* Exercise brief
Write out every entry exactly as it appears.

--- Data rows ---

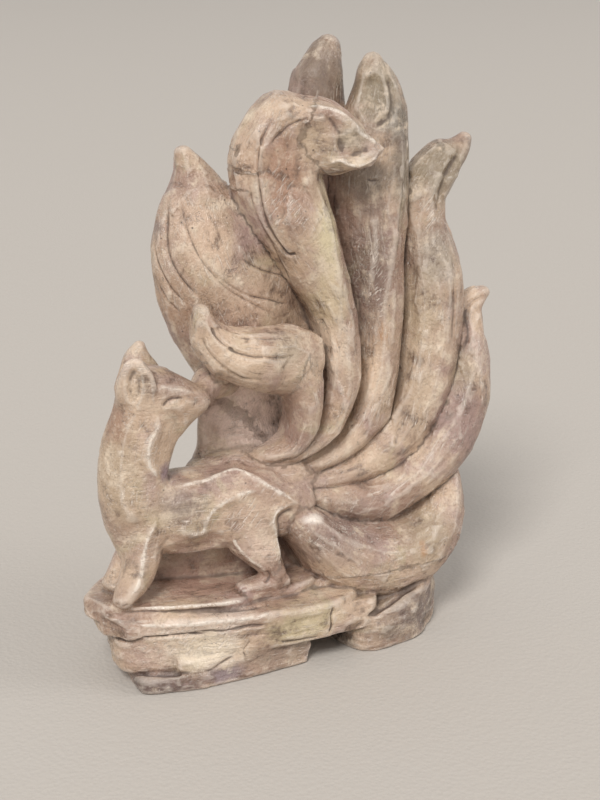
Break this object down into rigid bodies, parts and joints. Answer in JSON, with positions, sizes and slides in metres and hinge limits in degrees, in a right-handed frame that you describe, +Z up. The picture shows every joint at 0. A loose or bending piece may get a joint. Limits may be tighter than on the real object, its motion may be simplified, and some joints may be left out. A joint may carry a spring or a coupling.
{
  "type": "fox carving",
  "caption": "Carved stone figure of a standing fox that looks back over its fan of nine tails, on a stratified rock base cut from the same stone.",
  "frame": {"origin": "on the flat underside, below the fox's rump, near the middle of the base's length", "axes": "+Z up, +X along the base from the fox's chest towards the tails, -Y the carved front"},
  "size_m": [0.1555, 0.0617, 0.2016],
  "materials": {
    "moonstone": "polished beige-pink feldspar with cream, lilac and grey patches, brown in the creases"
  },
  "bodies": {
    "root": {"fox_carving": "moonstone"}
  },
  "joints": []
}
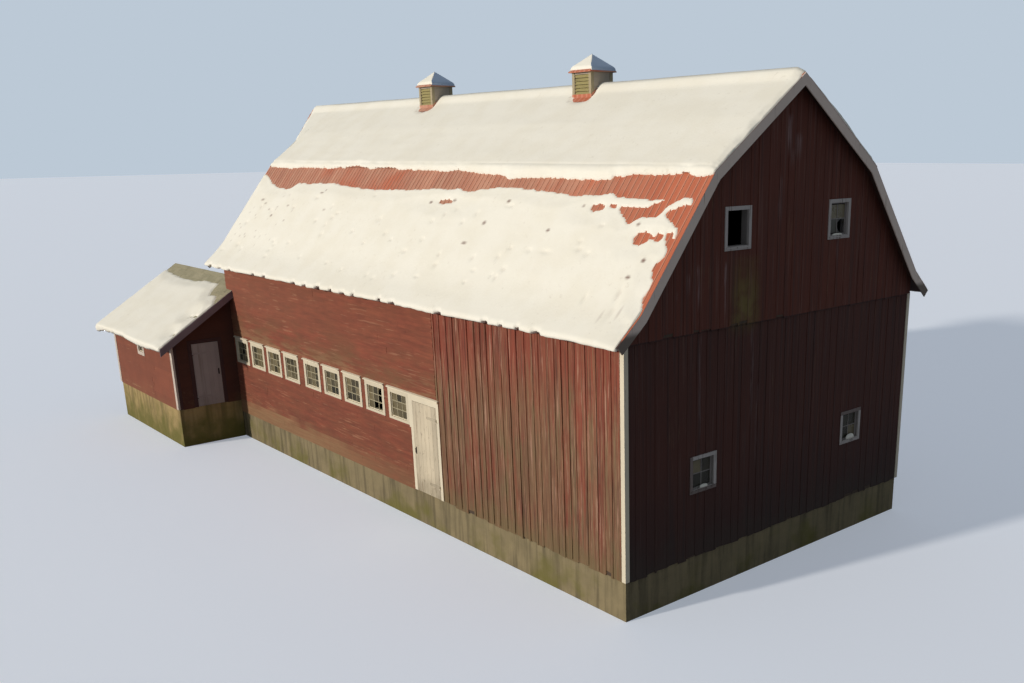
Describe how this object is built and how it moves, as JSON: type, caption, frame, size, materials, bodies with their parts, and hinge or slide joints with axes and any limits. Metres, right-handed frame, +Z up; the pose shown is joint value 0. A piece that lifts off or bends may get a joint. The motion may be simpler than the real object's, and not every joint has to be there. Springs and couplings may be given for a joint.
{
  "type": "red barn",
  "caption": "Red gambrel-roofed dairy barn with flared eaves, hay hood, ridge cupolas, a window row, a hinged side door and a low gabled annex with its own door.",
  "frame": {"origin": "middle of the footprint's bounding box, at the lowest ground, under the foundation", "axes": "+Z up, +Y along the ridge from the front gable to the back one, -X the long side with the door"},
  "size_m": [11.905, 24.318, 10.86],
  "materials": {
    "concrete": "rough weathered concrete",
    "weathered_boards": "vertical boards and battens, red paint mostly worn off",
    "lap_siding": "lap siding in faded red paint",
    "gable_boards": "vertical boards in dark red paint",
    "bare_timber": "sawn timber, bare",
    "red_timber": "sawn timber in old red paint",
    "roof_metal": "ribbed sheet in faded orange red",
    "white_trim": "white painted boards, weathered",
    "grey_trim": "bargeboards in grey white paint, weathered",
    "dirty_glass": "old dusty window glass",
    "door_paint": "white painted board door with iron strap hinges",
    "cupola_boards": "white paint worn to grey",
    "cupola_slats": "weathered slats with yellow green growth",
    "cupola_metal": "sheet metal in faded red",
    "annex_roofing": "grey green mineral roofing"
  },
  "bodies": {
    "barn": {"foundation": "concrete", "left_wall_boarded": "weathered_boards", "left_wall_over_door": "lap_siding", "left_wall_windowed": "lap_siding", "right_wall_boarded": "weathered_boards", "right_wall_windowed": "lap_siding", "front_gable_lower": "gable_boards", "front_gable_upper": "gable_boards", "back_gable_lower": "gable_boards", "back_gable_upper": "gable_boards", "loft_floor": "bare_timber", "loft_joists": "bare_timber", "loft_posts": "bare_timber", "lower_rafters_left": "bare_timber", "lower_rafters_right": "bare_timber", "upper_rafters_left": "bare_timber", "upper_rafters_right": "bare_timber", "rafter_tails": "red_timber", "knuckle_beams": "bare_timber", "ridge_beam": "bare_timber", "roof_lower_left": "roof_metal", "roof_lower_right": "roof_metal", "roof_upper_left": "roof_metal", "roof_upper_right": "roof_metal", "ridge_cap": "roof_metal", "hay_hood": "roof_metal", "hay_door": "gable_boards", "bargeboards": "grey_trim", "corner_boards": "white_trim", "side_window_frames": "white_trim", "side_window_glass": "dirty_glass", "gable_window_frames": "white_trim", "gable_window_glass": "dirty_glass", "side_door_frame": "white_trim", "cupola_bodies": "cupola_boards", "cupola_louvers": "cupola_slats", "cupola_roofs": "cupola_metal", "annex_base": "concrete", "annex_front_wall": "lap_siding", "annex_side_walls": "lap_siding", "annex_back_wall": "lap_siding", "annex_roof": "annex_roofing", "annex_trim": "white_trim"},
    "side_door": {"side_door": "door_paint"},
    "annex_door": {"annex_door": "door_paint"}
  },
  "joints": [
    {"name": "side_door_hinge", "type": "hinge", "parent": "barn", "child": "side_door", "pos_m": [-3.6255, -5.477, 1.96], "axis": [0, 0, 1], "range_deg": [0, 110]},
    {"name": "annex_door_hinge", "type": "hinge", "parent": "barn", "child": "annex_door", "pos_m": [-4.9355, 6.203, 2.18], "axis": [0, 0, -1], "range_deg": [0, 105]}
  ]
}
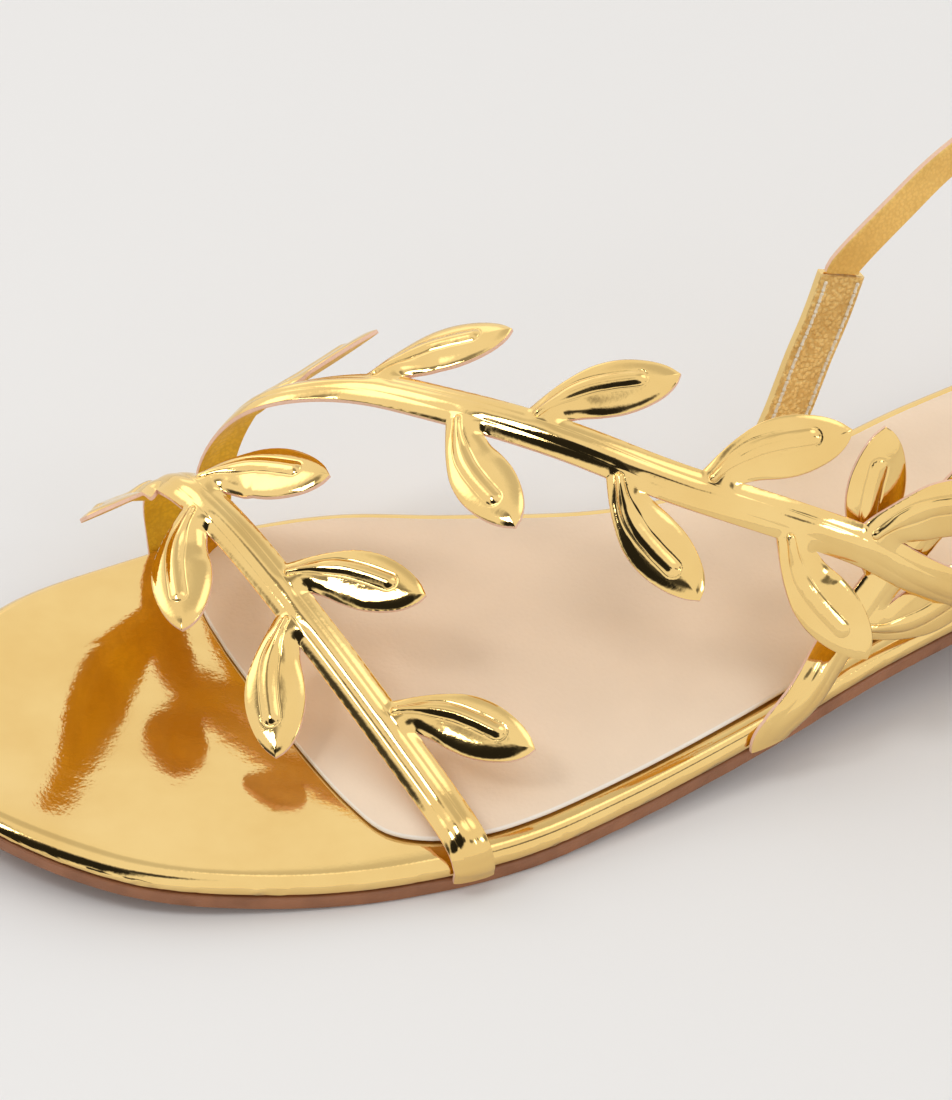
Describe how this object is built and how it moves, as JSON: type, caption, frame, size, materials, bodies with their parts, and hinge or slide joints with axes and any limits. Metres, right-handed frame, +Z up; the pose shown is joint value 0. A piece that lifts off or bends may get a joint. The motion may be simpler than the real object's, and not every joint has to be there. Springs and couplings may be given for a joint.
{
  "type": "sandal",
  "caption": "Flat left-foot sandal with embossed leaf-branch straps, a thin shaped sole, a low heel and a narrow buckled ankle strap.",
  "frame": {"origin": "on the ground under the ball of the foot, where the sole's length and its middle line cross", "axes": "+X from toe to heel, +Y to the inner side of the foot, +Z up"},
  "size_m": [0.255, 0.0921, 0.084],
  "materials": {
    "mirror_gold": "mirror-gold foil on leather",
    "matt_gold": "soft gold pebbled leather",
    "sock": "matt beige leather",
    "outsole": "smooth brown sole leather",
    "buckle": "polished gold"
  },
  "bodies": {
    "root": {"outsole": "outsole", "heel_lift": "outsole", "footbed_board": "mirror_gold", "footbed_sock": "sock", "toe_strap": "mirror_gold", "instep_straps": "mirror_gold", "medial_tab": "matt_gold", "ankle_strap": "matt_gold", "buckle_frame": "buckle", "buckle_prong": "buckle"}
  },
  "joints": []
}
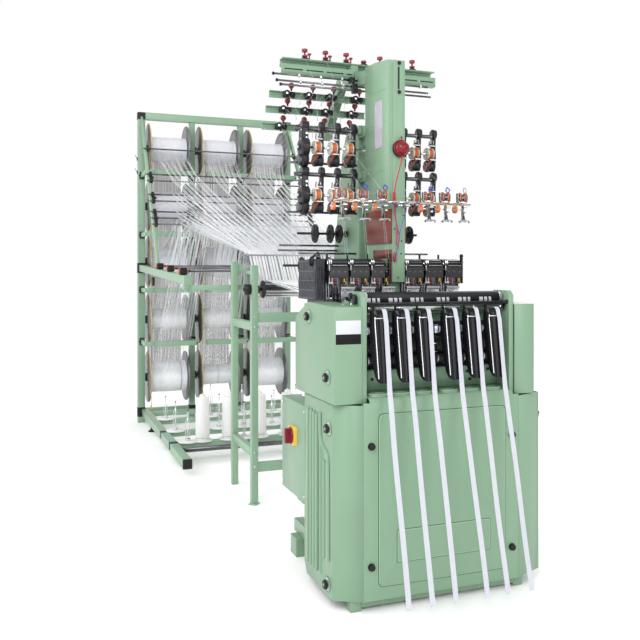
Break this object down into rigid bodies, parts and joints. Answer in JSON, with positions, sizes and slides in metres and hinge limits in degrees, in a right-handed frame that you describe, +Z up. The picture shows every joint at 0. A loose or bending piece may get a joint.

---

* Written answer
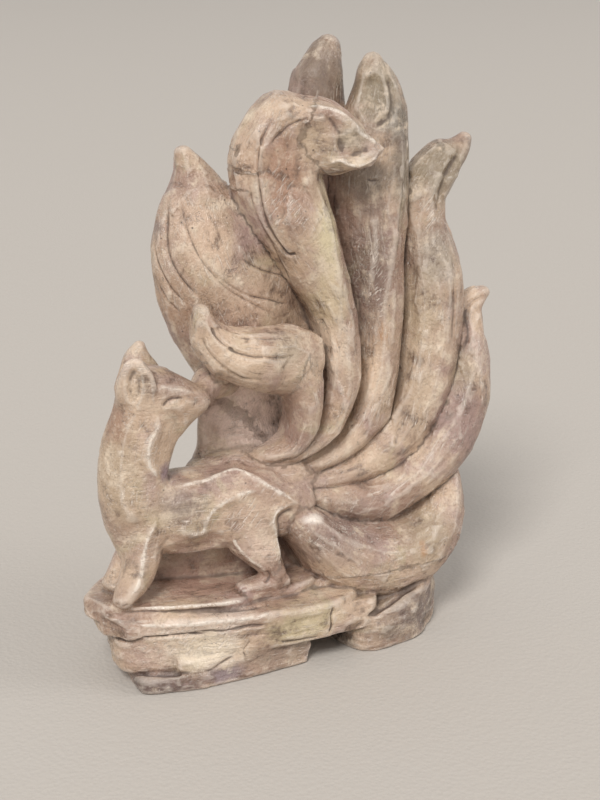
Break this object down into rigid bodies, parts and joints. Answer in JSON, with positions, sizes and slides in metres and hinge limits in degrees, in a right-handed frame that you describe, +Z up. The picture shows every joint at 0. A loose or bending piece may get a joint. Limits may be tighter than on the real object, its motion may be simplified, and some joints may be left out. A joint may carry a spring or a coupling.
{
  "type": "fox carving",
  "caption": "Carved stone figure of a standing fox that looks back over its fan of nine tails, on a stratified rock base cut from the same stone.",
  "frame": {"origin": "on the flat underside, below the fox's rump, near the middle of the base's length", "axes": "+Z up, +X along the base from the fox's chest towards the tails, -Y the carved front"},
  "size_m": [0.1555, 0.0617, 0.2016],
  "materials": {
    "moonstone": "polished beige-pink feldspar with cream, lilac and grey patches, brown in the creases"
  },
  "bodies": {
    "root": {"fox_carving": "moonstone"}
  },
  "joints": []
}
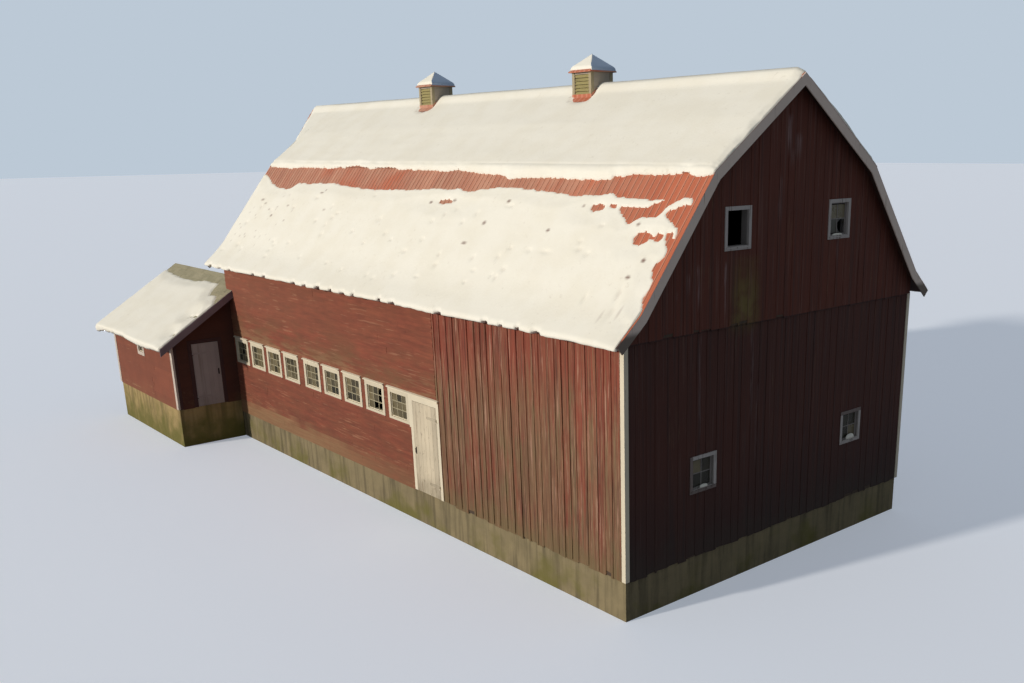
Describe how this object is built and how it moves, as JSON: type, caption, frame, size, materials, bodies with their parts, and hinge or slide joints with axes and any limits. Metres, right-handed frame, +Z up; the pose shown is joint value 0. A piece that lifts off or bends may get a joint. The motion may be simpler than the real object's, and not every joint has to be there. Springs and couplings may be given for a joint.
{
  "type": "red barn",
  "caption": "Red gambrel-roofed dairy barn with flared eaves, hay hood, ridge cupolas, a window row, a hinged side door and a low gabled annex with its own door.",
  "frame": {"origin": "middle of the footprint's bounding box, at the lowest ground, under the foundation", "axes": "+Z up, +Y along the ridge from the front gable to the back one, -X the long side with the door"},
  "size_m": [11.905, 24.318, 10.86],
  "materials": {
    "concrete": "rough weathered concrete",
    "weathered_boards": "vertical boards and battens, red paint mostly worn off",
    "lap_siding": "lap siding in faded red paint",
    "gable_boards": "vertical boards in dark red paint",
    "bare_timber": "sawn timber, bare",
    "red_timber": "sawn timber in old red paint",
    "roof_metal": "ribbed sheet in faded orange red",
    "white_trim": "white painted boards, weathered",
    "grey_trim": "bargeboards in grey white paint, weathered",
    "dirty_glass": "old dusty window glass",
    "door_paint": "white painted board door with iron strap hinges",
    "cupola_boards": "white paint worn to grey",
    "cupola_slats": "weathered slats with yellow green growth",
    "cupola_metal": "sheet metal in faded red",
    "annex_roofing": "grey green mineral roofing"
  },
  "bodies": {
    "barn": {"foundation": "concrete", "left_wall_boarded": "weathered_boards", "left_wall_over_door": "lap_siding", "left_wall_windowed": "lap_siding", "right_wall_boarded": "weathered_boards", "right_wall_windowed": "lap_siding", "front_gable_lower": "gable_boards", "front_gable_upper": "gable_boards", "back_gable_lower": "gable_boards", "back_gable_upper": "gable_boards", "loft_floor": "bare_timber", "loft_joists": "bare_timber", "loft_posts": "bare_timber", "lower_rafters_left": "bare_timber", "lower_rafters_right": "bare_timber", "upper_rafters_left": "bare_timber", "upper_rafters_right": "bare_timber", "rafter_tails": "red_timber", "knuckle_beams": "bare_timber", "ridge_beam": "bare_timber", "roof_lower_left": "roof_metal", "roof_lower_right": "roof_metal", "roof_upper_left": "roof_metal", "roof_upper_right": "roof_metal", "ridge_cap": "roof_metal", "hay_hood": "roof_metal", "hay_door": "gable_boards", "bargeboards": "grey_trim", "corner_boards": "white_trim", "side_window_frames": "white_trim", "side_window_glass": "dirty_glass", "gable_window_frames": "white_trim", "gable_window_glass": "dirty_glass", "side_door_frame": "white_trim", "cupola_bodies": "cupola_boards", "cupola_louvers": "cupola_slats", "cupola_roofs": "cupola_metal", "annex_base": "concrete", "annex_front_wall": "lap_siding", "annex_side_walls": "lap_siding", "annex_back_wall": "lap_siding", "annex_roof": "annex_roofing", "annex_trim": "white_trim"},
    "side_door": {"side_door": "door_paint"},
    "annex_door": {"annex_door": "door_paint"}
  },
  "joints": [
    {"name": "side_door_hinge", "type": "hinge", "parent": "barn", "child": "side_door", "pos_m": [-3.6255, -5.477, 1.96], "axis": [0, 0, 1], "range_deg": [0, 110]},
    {"name": "annex_door_hinge", "type": "hinge", "parent": "barn", "child": "annex_door", "pos_m": [-4.9355, 6.203, 2.18], "axis": [0, 0, -1], "range_deg": [0, 105]}
  ]
}
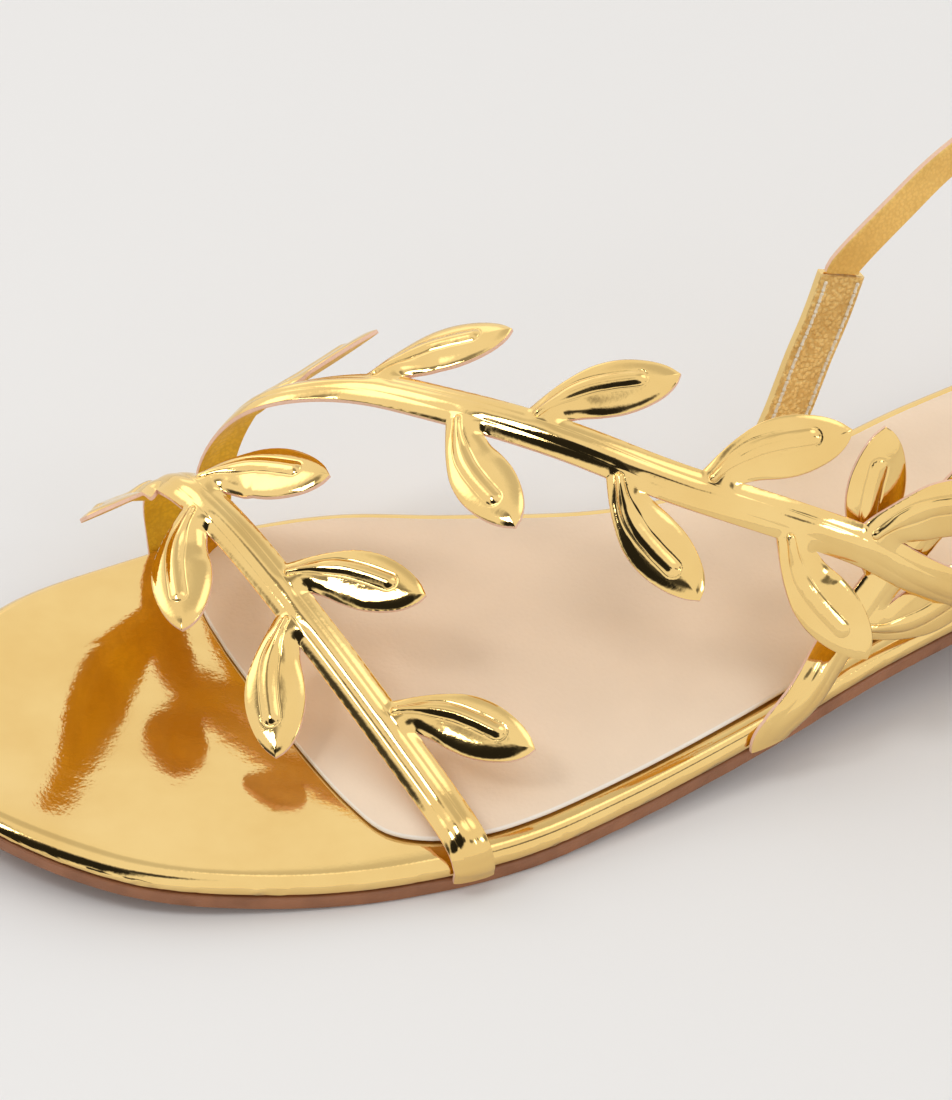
Describe how this object is built and how it moves, as JSON: type, caption, frame, size, materials, bodies with their parts, and hinge or slide joints with axes and any limits. Metres, right-handed frame, +Z up; the pose shown is joint value 0. A piece that lifts off or bends may get a joint. The motion may be simpler than the real object's, and not every joint has to be there. Springs and couplings may be given for a joint.
{
  "type": "sandal",
  "caption": "Flat left-foot sandal with embossed leaf-branch straps, a thin shaped sole, a low heel and a narrow buckled ankle strap.",
  "frame": {"origin": "on the ground under the ball of the foot, where the sole's length and its middle line cross", "axes": "+X from toe to heel, +Y to the inner side of the foot, +Z up"},
  "size_m": [0.255, 0.0921, 0.084],
  "materials": {
    "mirror_gold": "mirror-gold foil on leather",
    "matt_gold": "soft gold pebbled leather",
    "sock": "matt beige leather",
    "outsole": "smooth brown sole leather",
    "buckle": "polished gold"
  },
  "bodies": {
    "root": {"outsole": "outsole", "heel_lift": "outsole", "footbed_board": "mirror_gold", "footbed_sock": "sock", "toe_strap": "mirror_gold", "instep_straps": "mirror_gold", "medial_tab": "matt_gold", "ankle_strap": "matt_gold", "buckle_frame": "buckle", "buckle_prong": "buckle"}
  },
  "joints": []
}
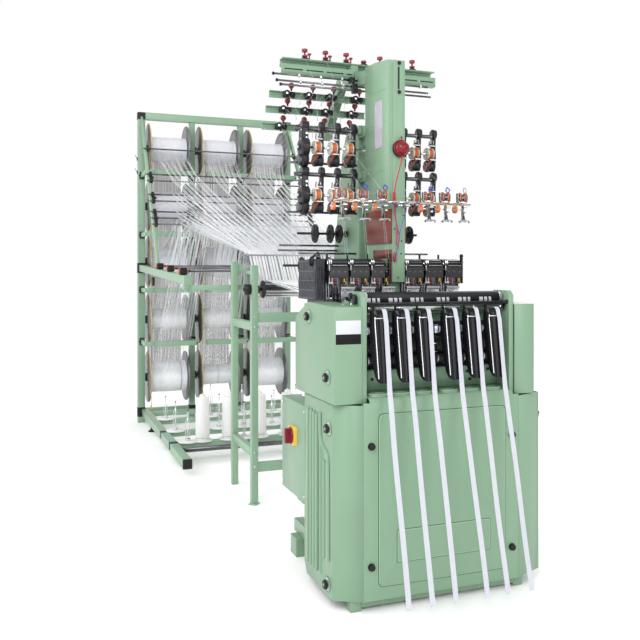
Break this object down into rigid bodies, parts and joints. Answer in JSON, with positions, sizes and slides in metres and hinge limits in degrees, in a right-handed frame that you describe, +Z up. The picture shows every joint at 0. A loose or bending piece may get a joint.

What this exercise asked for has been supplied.